▶ [Information provided]:
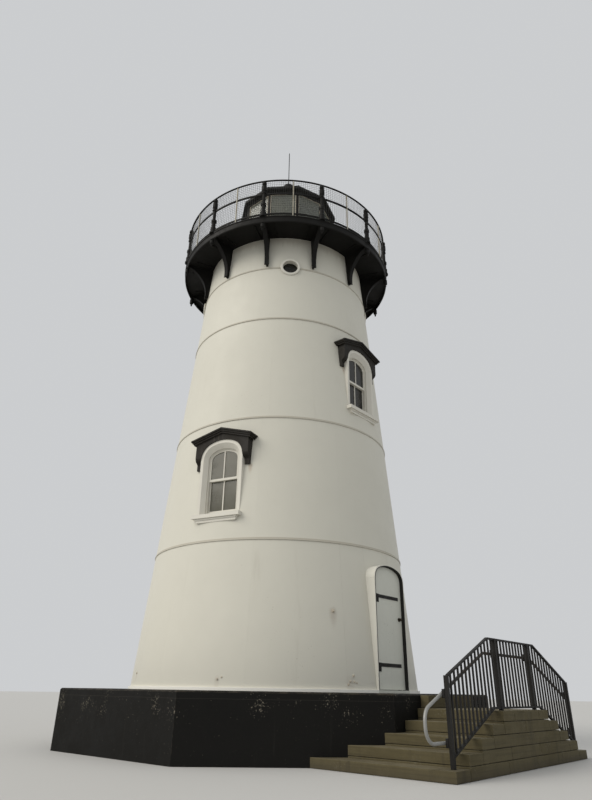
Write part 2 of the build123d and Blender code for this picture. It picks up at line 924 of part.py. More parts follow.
def lantern_angles(offset=0.0):
    step = 360 / lantern_sides
    return [door_angle + step * (n + offset) for n in range(lantern_sides)]


def lantern_bay(points, trim=plate_joint / 2):
    """One straight side of the lantern from an outline of (distance, height).

    The piece runs from corner to corner and is mitred on the radial planes."""
    half_angle = math.pi / lantern_sides
    reach = eave_radius * 1.5
    low = min(z for r, z in points) - 1
    high = max(z for r, z in points) + 1
    strip = extrude(Plane.XZ * flat_face(points), reach, both=True)
    x = reach
    y = reach * math.tan(half_angle)
    shift = trim / math.sin(half_angle)
    wedge = Pos(shift, 0, low) * extrude(flat_face([(0, 0), (x, -y), (x, y)]), high - low)
    return strip & wedge


def side_distance(corner_radius):
    return corner_radius * math.cos(math.pi / lantern_sides)


def lantern_sides_of(piece):
    return [turned(piece, angle) for angle in lantern_angles(0.5)]


def make_lantern():
    nodes = {}
    floor = deck_top + fit_clearance
    head = deck_top + lantern_height
    sill = deck_top + parapet_height
    flat = side_distance(lantern_radius)
    post = Pos(lantern_radius - lantern_post / 2, 0, floor) * Box(
        lantern_post, lantern_post, head - floor,
        align=(Align.CENTER, Align.CENTER, Align.MIN))
    nodes["lantern_posts"] = [turned(post, angle) for angle in lantern_angles()]
    trim = lantern_post / 2 + lantern_fit
    wall = lantern_bay([(flat - lantern_wall, floor), (flat, floor),
                        (flat, sill), (flat - lantern_wall, sill)], trim)
    nodes["lantern_parapet"] = lantern_sides_of(wall)
    under = sill + fit_clearance
    over = sill + lantern_sill_height
    behind = flat - lantern_sill_inside
    edge = flat + lantern_sill_proud
    ledge = lantern_bay([(behind, under), (edge, under), (edge, over - lantern_sill_slope),
                         (flat + lantern_fit, over), (behind, over)], trim)
    nodes["lantern_sills"] = lantern_sides_of(ledge)
    low = sill + lantern_sill_height + fit_clearance
    pane = lantern_bay([(flat - lantern_wall, low), (flat - lantern_wall + lantern_pane, low),
                        (flat - lantern_wall + lantern_pane, head - fit_clearance),
                        (flat - lantern_wall, head - fit_clearance)], trim)
    nodes["lantern_glass"] = lantern_sides_of(pane)
    edge = side_distance(eave_radius)
    low = head + fit_clearance
    top = low + eave_height
    moulding = [(flat + (edge - flat) * r, low + eave_height * h) for r, h in eave_outline]
    behind = flat - lantern_post
    eave = lantern_bay([(behind, low)] + moulding + [(behind, top)])
    nodes["lantern_eaves"] = lantern_sides_of(eave)
    roof_low = top + fit_clearance
    seat = roof_low + roof_rise * (1 - vent_radius / edge)
    plate = lantern_bay([(vent_radius, seat), (vent_radius, seat + roof_plate),
                         (edge, roof_low + roof_plate), (edge, roof_low)])
    nodes["lantern_roof"] = lantern_sides_of(plate)
    ball = seat + roof_plate + vent_neck_height + vent_ball_radius
    nodes["roof_ventilator"] = [make_ventilator(seat, ball)]
    rod_low = ball + vent_ball_radius + fit_clearance
    point_length = rod_radius * rod_point_share
    rod = Pos(0, 0, rod_low) * Cylinder(rod_radius, rod_length - point_length,
                                        align=(Align.CENTER, Align.CENTER, Align.MIN))
    point = Pos(0, 0, rod_low + rod_length - point_length) * Cone(
        rod_radius, rod_radius / 8, point_length, align=(Align.CENTER, Align.CENTER, Align.MIN))
    nodes["lightning_rod"] = [rod + point]
    return nodes


def make_ventilator(seat, ball):
    """Collar, neck and ball of the ventilator, turned in one outline."""
    neck = vent_radius * vent_neck_share
    meet = math.sqrt(vent_ball_radius ** 2 - neck ** 2)
    plug = vent_radius - fit_clearance
    collar = seat + roof_plate + vent_skirt_lift
    skirt = vent_radius * vent_skirt_share
    rim = collar + vent_skirt_height
    shoulder = rim + vent_skirt_slope
    outline = [
        Line((0, seat), (plug, seat)),
        Line((plug, seat), (plug, collar)),
        Line((plug, collar), (skirt, collar)),
        Line((skirt, collar), (skirt, rim)),
        Line((skirt, rim), (neck, shoulder)),
        Line((neck, shoulder), (neck, ball - meet)),
        ThreePointArc((neck, ball - meet), (vent_ball_radius, ball),
                      (0, ball + vent_ball_radius)),
        Line((0, ball + vent_ball_radius), (0, seat)),
    ]
    return revolve(Plane.XZ * make_face(outline), Axis.Z)


# Steps

def plinth_clear():
    """The plinth's plan with a fine joint round it, for cutting the steps."""
    apothem = plinth_apothem + stone_joint
    radius = apothem / math.cos(math.pi / plinth_sides)
    outline = RegularPolygon(radius, plinth_sides, rotation=180 / plinth_sides)
    return Pos(0, 0, -1) * extrude(outline, plinth_height + 2)


def step_front(level):
    """Distance from the middle of the stair to the front of a level."""
    return landing_length / 2 + (step_levels - level) * tread


def level_top(level):
    """Height of a level's top; the paving takes a little off the first."""
    return first_riser + (level - 1) * riser


def step_block(x_low, x_high, level):
    high = level_top(level)
    low = 0 if level == 1 else high - riser
    block = Pos(stair_offset + (x_low + x_high) / 2, -steps_outer_y / 2, low) * Box(
        x_high - x_low, steps_outer_y, high - low - stone_joint,
        align=(Align.CENTER, Align.CENTER, Align.MIN))
    return block - plinth_clear()


def make_steps():
    near = []
    far = []
    middle = []
    for level in range(1, step_levels + 1):
        front = step_front(level)
        back = front - tread
        near.append(step_block(-front, -back - stone_joint, level))
        far.append(step_block(back + stone_joint, front, level))
        middle.append(step_block(-back, back, level))
    return near, far, middle


def make_door_step():
    low = level_top(step_levels)
    high = plinth_height - door_step_foot
    y = -plinth_apothem - stone_joint - door_step_depth / 2
    return Pos(stair_offset, y, low) * Box(
        door_step_width, door_step_depth, high - low,
        align=(Align.CENTER, Align.CENTER, Align.MIN))


# Stair railing, in the upright plane y = -railing_y, drawn about the stair's middle

def on_stair(shape):
    """Move a railing piece from the door's centre line to the stair's."""
    return Pos(stair_offset, 0, 0) * shape


def rail_line(x, height):
    """Height of a rail that runs level between the bends and slopes outside."""
    level = level_top(step_levels) + height
    return level - max(0, abs(x) - bend_x) * riser / tread


def bar_between(x1, z1, x2, z2, depth, thick):
    """Flat bar between two points of the railing's plane."""
    half = depth / 2
    points = [(x1, z1 - half), (x2, z2 - half), (x2, z2 + half), (x1, z1 + half)]
    return Pos(0, -railing_y, 0) * extrude(Plane.XZ * flat_face(points), thick / 2, both=True)


def railing_panel(*turns):
    """Top and bottom rails through the turning places, with pickets between them."""
    low_line = bottom_rail_gap + rail_depth / 2
    top_line = railing_height - rail_depth / 2
    panel = Part()
    for x_low, x_high in zip(turns, turns[1:]):
        for line in (low_line, top_line):
            panel = panel + bar_between(x_low, rail_line(x_low, line), x_high,
                                        rail_line(x_high, line), rail_depth, rail_section)
    start = turns[0] - railing_post / 2
    span = turns[-1] + railing_post / 2 - start
    count = round(span / picket_pitch)
    for n in range(1, count):
        x = start + span * n / count
        low = rail_line(x, low_line)
        high = rail_line(x, top_line)
        panel = panel + Pos(x, -railing_y, (low + high) / 2) * Box(picket, picket, high - low)
    return panel


def railing_posts_at():
    """Each post's place and the level that it stands on."""
    return [(-end_post_x, 1), (-inner_post_x, step_levels),
            (inner_post_x, step_levels), (end_post_x, 1)]


def make_railing_posts():
    posts = []
    for x, level in railing_posts_at():
        foot = level_top(level) - stone_joint
        top = rail_line(x, railing_height)
        post = Pos(x, -railing_y, foot) * Box(railing_post, railing_post, top - foot,
                                              align=(Align.CENTER, Align.CENTER, Align.MIN))
        posts.append(on_stair(post))
    return posts


def make_railing_panels():
    """A level panel, and on each side one that bends to follow the steps."""
    half = railing_post / 2 + fit_clearance
    middle = railing_panel(-inner_post_x + half, inner_post_x - half)
    far = railing_panel(inner_post_x + half, bend_x, end_post_x - half)
    near = mirror(far, Plane.YZ)
    return on_stair(near), on_stair(middle), on_stair(far)


handrail_y = railing_y - handrail_offset


def tube(points, radius):
    """Round tube along straight runs with rounded corners."""
    path = FilletPolyline(*points, radius=radius)
    start = path @ 0
    section = Plane(origin=start, z_dir=path % 0) * Circle(handrail_radius)
    return sweep(section, path=path)


def make_handrail():
    """Round rail inside the pickets, level over the landing."""
    y = -handrail_y
    end_z = rail_line(end_post_x, handrail_height)
    bend_z = rail_line(bend_x, handrail_height)
    return on_stair(tube([(-end_post_x, y, end_z), (-bend_x, y, bend_z),
                          (bend_x, y, bend_z), (end_post_x, y, end_z)], rail_bend))


def make_handrail_loop(reach, bend):
    """Return bend of the handrail, out past the end post and back to it."""
    y = -handrail_y
    pitch = riser / tread
    start = rail_line(end_post_x, handrail_height)
    out = end_post_x + reach
    return tube([(end_post_x + loop_seam, y, start - loop_seam * pitch),
                 (out, y, start - reach * pitch),
                 (out, y, loop_height), (end_post_x - bracket_size, y, loop_height)], bend)


def make_handrail_loops():
    """The wide loop at the near end and the short one at the far end."""
    near = mirror(make_handrail_loop(near_loop_reach, near_loop_bend), Plane.YZ)
    far = make_handrail_loop(far_loop_reach, far_loop_bend)
    return on_stair(near), on_stair(far)


def make_handrail_brackets():
    """Short arms from the posts to the handrail."""
    arms = []
    places = [(x, rail_line(x, handrail_height)) for x, level in railing_posts_at()]
    places += [(-end_post_x, loop_height), (end_post_x, loop_height)]
    for x, z in places:
        inner = handrail_y + handrail_radius + fit_clearance
        outer = railing_y - railing_post / 2 - fit_clearance
        arms.append(on_stair(Pos(x, -(inner + outer) / 2, z) * Box(
            bracket_size, outer - inner, bracket_size)))
    return arms


def build():
    os.makedirs("parts", exist_ok=True)
    save("plinth", make_plinth())
    save("ground_floor", make_ground_floor())
    save("wall_course_1", *make_first_course())
    left, right, over = make_walls_round_door()
    save("walls_beside_door", left, right)
    save("wall_over_door", over)
    for number in range(1, 5):
        save("wall_course_" + str(number + 1), *make_upper_course(number))
    jamb_left, jamb_right, head, sill = make_door_sleeve()
    save("door_jambs", jamb_left, jamb_right)
    save("door_head", head)
    save("door_sill", sill)
    save("door_leaf", make_door_leaf())
    save("hinge_straps", *make_hinge_straps())
    save("hinge_pins", *make_hinge_pins())
    save("door_knob", make_door_knob())
    for name, shapes in make_windows().items():
        save(name, *shapes)
    rims, panes = make_portholes()
    save("porthole_rims", *rims)
    save("porthole_glass", *panes)
    save("gallery_consoles", *make_consoles())
    save("gallery_pendants", *make_pendants())
    save("gallery_deck", *make_deck())
    save("gallery_rim", *make_rim())
    save("gallery_posts", *make_gallery_posts())
    save("gallery_top_rail", *make_top_rail())
    post_trim = post_radius * post_ring_share + fit_clearance
    middle_rails = rail_arcs(flat_section(middle_rail_height), post_trim)
    foot_trim = post_radius * post_foot_share + fit_clearance
    bottom_rails = rail_arcs(flat_section(bottom_rail_height), foot_trim)
    save("gallery_lower_rails", *middle_rails, *bottom_rails)
    save("gallery_stanchions", *make_stanchions())
    save("lantern_floor", make_lantern_floor())
    for name, shapes in make_lantern().items():
        save(name, *shapes)
    near, far, middle = make_steps()
    save("near_steps", *near)
    save("far_steps", *far)
    save("landing_courses", *middle)
    save("door_step", make_door_step())
    save("railing_posts", *make_railing_posts())
    near, middle, far = make_railing_panels()
    save("near_railing", near)
    save("landing_railing", middle)
    save("far_railing", far)
    near_loop, far_loop = make_handrail_loops()
    save("handrail", make_handrail(), far_loop)
    save("near_handrail_loop", near_loop)
    save("handrail_brackets", *make_handrail_brackets())


build()
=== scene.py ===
# %% [markdown]
# # A cast-iron lighthouse, dressed in Blender
#
# The construction (plinth, plates, windows, gallery, lantern, steps) is already solid
# geometry, loaded below as a fixed frame. This notebook adds what a painter, a mason and
# a fitter would add: paint, weather, wire mesh, bolts and dressed stone.

import math
import random

import bmesh
import bpy
from mathutils import Matrix, Vector, noise


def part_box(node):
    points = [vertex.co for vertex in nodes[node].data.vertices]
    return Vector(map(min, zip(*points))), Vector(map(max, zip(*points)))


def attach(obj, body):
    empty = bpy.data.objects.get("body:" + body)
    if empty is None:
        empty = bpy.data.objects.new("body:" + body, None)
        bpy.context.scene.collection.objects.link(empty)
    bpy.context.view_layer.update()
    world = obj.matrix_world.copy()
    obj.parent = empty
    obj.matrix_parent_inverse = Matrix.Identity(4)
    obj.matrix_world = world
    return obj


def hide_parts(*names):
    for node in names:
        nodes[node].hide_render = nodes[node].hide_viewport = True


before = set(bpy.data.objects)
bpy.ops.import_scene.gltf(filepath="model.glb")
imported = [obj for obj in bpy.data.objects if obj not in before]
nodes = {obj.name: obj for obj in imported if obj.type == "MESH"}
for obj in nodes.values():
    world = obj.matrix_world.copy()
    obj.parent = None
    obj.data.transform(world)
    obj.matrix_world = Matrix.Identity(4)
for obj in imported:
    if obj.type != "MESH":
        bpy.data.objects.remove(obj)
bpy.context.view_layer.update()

# %% [markdown]
# ## Camera
#
# The view is from close to the steps with the camera tilted up, so the tower leans back
# in perspective. The place, the tilt and the small roll were measured, not guessed. The
# lens is a 27 mm one on a 36 mm frame.

# %% Camera close to the steps
LENS_MM = 27.319
SENSOR_MM = 36.0
FAR_CLIP = 400.0
CAMERA_PLACE = Vector((-9.791, -8.972, 0.943))
# Degrees about x, y and z.
CAMERA_TURN = (115.5976, -0.8745, -49.3030)


def place_camera():
    """Make the camera, aim it and make it the scene's own."""
    lens = bpy.data.cameras.new("main_view")
    lens.lens = LENS_MM
    lens.sensor_width = SENSOR_MM
    lens.clip_end = FAR_CLIP
    camera = bpy.data.objects.new("main_view", lens)
    camera.location = CAMERA_PLACE
    camera.rotation_euler = [math.radians(a) for a in CAMERA_TURN]
    bpy.context.scene.collection.objects.link(camera)
    bpy.context.scene.camera = camera
    return camera


camera = place_camera()
print("camera at", tuple(camera.location), "lens", LENS_MM, "mm")

# %% [markdown]
# ## Studio floor
#
# The tower needs something to stand on and to throw its shadow on. Anything with detail
# would draw the eye from the tower, so this is one large plain sheet, with a trace of
# grain so that it doesn't look like empty space.

# %% Floor
FLOOR_HALF = 120.0
FLOOR_DROP = 0.002
FLOOR_GRAIN = 0.6
FLOOR_ROUGHNESS = 0.9
FLOOR_TONES = ((0.47, 0.465, 0.45, 1.0), (0.53, 0.525, 0.51, 1.0))


def link_nodes(tree, *pairs):
    """Link each output to the input beside it."""
    for start, end in pairs:
        tree.links.new(start, end)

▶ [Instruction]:
Word for word, reproduce the listing above from its start up to and including the line that has "return [turned(piece, angle)". Give only those lines.

▶ [Task solution]:
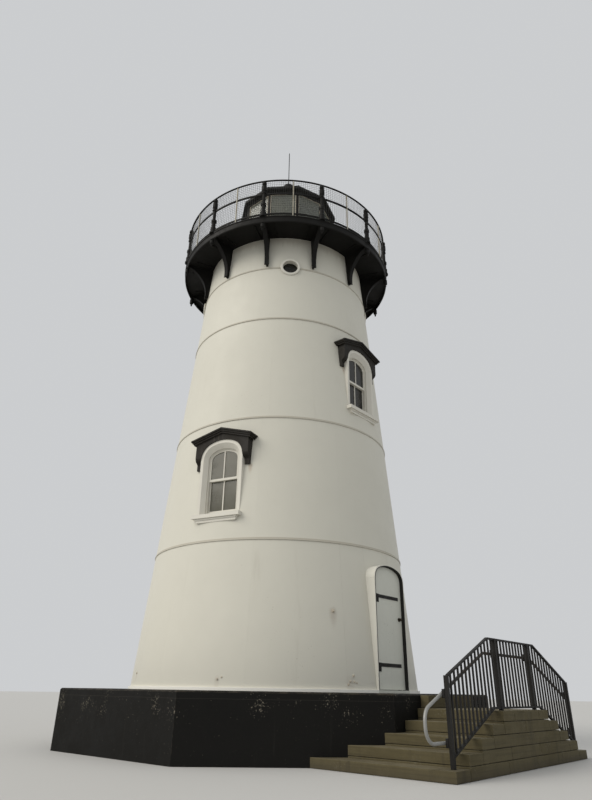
Write part 2 of the build123d and Blender code for this picture. It picks up at line 924 of part.py. More parts follow.
def lantern_angles(offset=0.0):
    step = 360 / lantern_sides
    return [door_angle + step * (n + offset) for n in range(lantern_sides)]


def lantern_bay(points, trim=plate_joint / 2):
    """One straight side of the lantern from an outline of (distance, height).

    The piece runs from corner to corner and is mitred on the radial planes."""
    half_angle = math.pi / lantern_sides
    reach = eave_radius * 1.5
    low = min(z for r, z in points) - 1
    high = max(z for r, z in points) + 1
    strip = extrude(Plane.XZ * flat_face(points), reach, both=True)
    x = reach
    y = reach * math.tan(half_angle)
    shift = trim / math.sin(half_angle)
    wedge = Pos(shift, 0, low) * extrude(flat_face([(0, 0), (x, -y), (x, y)]), high - low)
    return strip & wedge


def side_distance(corner_radius):
    return corner_radius * math.cos(math.pi / lantern_sides)


def lantern_sides_of(piece):
    return [turned(piece, angle) for angle in lantern_angles(0.5)]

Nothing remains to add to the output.